• **TASK PROMPT**:
Extract every line that contains the word "code".

• **RECORDS SUPPLIED**:
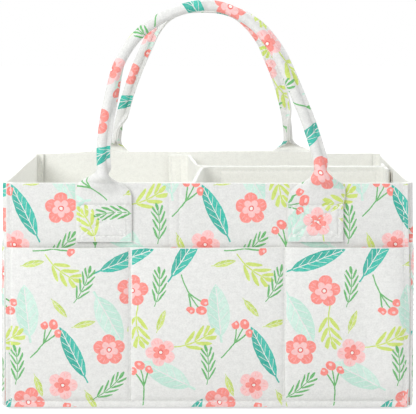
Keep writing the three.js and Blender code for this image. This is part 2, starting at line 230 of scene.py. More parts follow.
petals = 5
rosette, inside, out = new_group(
    "rosette",
    {"Place": "Vector", "Petals": "Color", "Heart": "Color", "Ring": "Color"},
    {"Mask": "Float", "Colour": "Color"},
)
along, side = parts_of(inside["Place"])
reach = arrow("LENGTH", inside["Place"])
turn = times(number("ARCTAN2", side, along), petals / 2)
toward_petal = number("ABSOLUTE", number("COSINE", turn))
toward_gap = number("ABSOLUTE", number("SINE", turn))
petal_edge = times_plus(to_power(toward_petal, 0.55), 0.36, 0.62)
heart_edge = times_plus(to_power(toward_gap, 0.7), 0.26, 0.3)
stroke = times(near_to(toward_gap, 0.36, 0.07), near_to(reach, 0.72, 0.12))
layer = painted(inside["Petals"], inside["Heart"], times(stroke, 0.55))
layer = painted(layer, inside["Heart"], below(reach, heart_edge))
layer = painted(layer, inside["Ring"], below(reach, 0.17))
join(painted(layer, colour("fdf6ee"), below(reach, 0.1)), out["Colour"])
join(below(reach, petal_edge), out["Mask"])


def own_plane(where, x, y, half_length, half_width, degrees=0):
    """The plane of something drawn there, in which it reaches 1 each way, and a mask of its oval."""
    plane = new_node(
        "Mapping", {
            "Vector": where, "Location": (x, y, 0), "Rotation": (0, 0, math.radians(degrees)),
            "Scale": (half_length, half_width, 1),
        }, vector_type="TEXTURE",
    )["Vector"]
    return plane, below(arrow("LENGTH", plane), 1)


def bent_and_folded(where, bend):
    """The motif's plane, bent into an arc along its stem, then folded so that both sides match."""
    along, side = parts_of(where)
    sag = times_plus(times(along, along), -bend, bend * 0.35)
    across = number("ABSOLUTE", number("ADD", side, sag))
    return along, across, new_node("CombineXYZ", {"X": along, "Y": across})["Vector"]


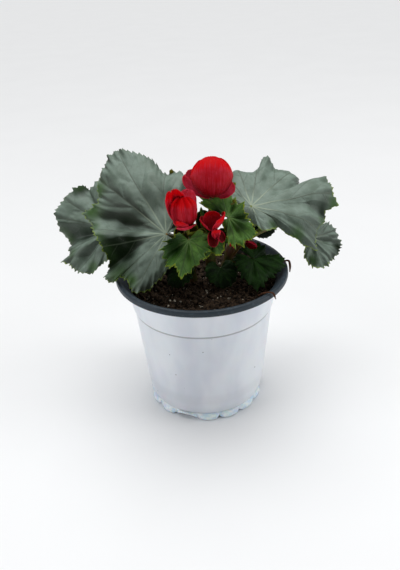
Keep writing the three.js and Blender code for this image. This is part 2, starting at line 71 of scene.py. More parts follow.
# -------- sizes of the scene's own detail
BLADE_THICKNESS = 0.5
PETAL_THICKNESS = 0.4
TOOTHED_REACH = (5, 16)  # the teeth grow from none to full between these reaches of the margin
SPRIG_STALK_RADIUS = 0.55
POT_TURNS = 240
FOOT_TURNS = 720
SOIL_TURNS = 260
SOIL_ROWS = 90
CRUMBS = 1200
PALE_EVERY = 6  # one crumb in so many is a pale grain of perlite
STEM_SWELL = {0: 1.05, 0.3: 0.95, 0.42: 1.12, 0.55: 0.95, 0.72: 1.1, 0.85: 0.92, 1: 0.85}
STALK_SWELL = {0: 1.15, 0.15: 1.0, 0.8: 0.9, 1: 0.6}
DEBRIS_SWELL = {0: 0.7, 0.3: 1.1, 0.5: 0.8, 0.8: 1.2, 1: 0.5}

# -------- camera and light
CAMERA_PLACE = (-1.8, -397.4, 317.9)
CAMERA_DOWN = 29.2
CAMERA_ROLL = -2.7
LENS, SENSOR = 37.43, 36
FLOOR_REACH = 12000
LIGHT_AIM = 120  # height that the softboxes look at
SKY_POWER, SKY_SPREAD = 2.2, 62
SOFTBOX_SIZE = 700
WORLD_LIGHT = 0.24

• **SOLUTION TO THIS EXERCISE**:
Keep writing the three.js and Blender code for this image. This is part 2, starting at line 230 of scene.py. More parts follow.
Keep writing the three.js and Blender code for this image. This is part 2, starting at line 71 of scene.py. More parts follow.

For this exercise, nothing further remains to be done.